That was five years ago.
Wilmarth was forced to live in a bubble. And when outside of it, always wore a mask.
"It's very interesting because people would back away from me. I would get all sorts of comments."
But not anymore. Her new normal... is ours now.
"Unfortunately, when we start to come out of the surge, there will probably be another one," said Dr. Sharon Wright, an infectious disease specialist at Beth Israel Deaconess Medical Center.
She said what needs to be done after a lockdown is lifted is still somewhat of a moving target.
"It may change over time. I mean, we haven't been post-any pandemic like this in most of our lifetimes," Wright said. "But you still want to make sure you're keeping some of that distance and not exposing yourself to lots of people all at once outside of your quarantine circle, so to speak."
And while some people may stop wearing masks, she said others in higher risk categories might choose to continue that practice.
Wright said she's also hopeful that as things begin to open up, those people who have been worried about coming into hospitals will be able to be seen by medical professionals.
There's also emotional and mental health to keep track of, said Dr.

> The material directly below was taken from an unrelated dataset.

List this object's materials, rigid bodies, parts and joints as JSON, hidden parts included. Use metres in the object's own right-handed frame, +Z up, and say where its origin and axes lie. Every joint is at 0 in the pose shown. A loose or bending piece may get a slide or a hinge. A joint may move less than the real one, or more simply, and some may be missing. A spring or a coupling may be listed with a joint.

Alice Connors-Kellgren, a clinical psychologist at Tufts Medical Center.
"With any change there is a process of grief that happens," she said.
Connors-Kellgren said many of us are still working through the five stages of grief from losing our old normal -- denial, anger, bargaining, depression and acceptance.
"The best way to cope with uncertainty is to try and be as present in the moment as possible," she said.
And that's exactly what Wilmarth does. Her advice? Find a passion. Hers has become photography. And find a purpose. She volunteers online.
"When you have that interest, it sparks that joy within you," she said.
And most of all, Wilmarth said, remember that you are not alone.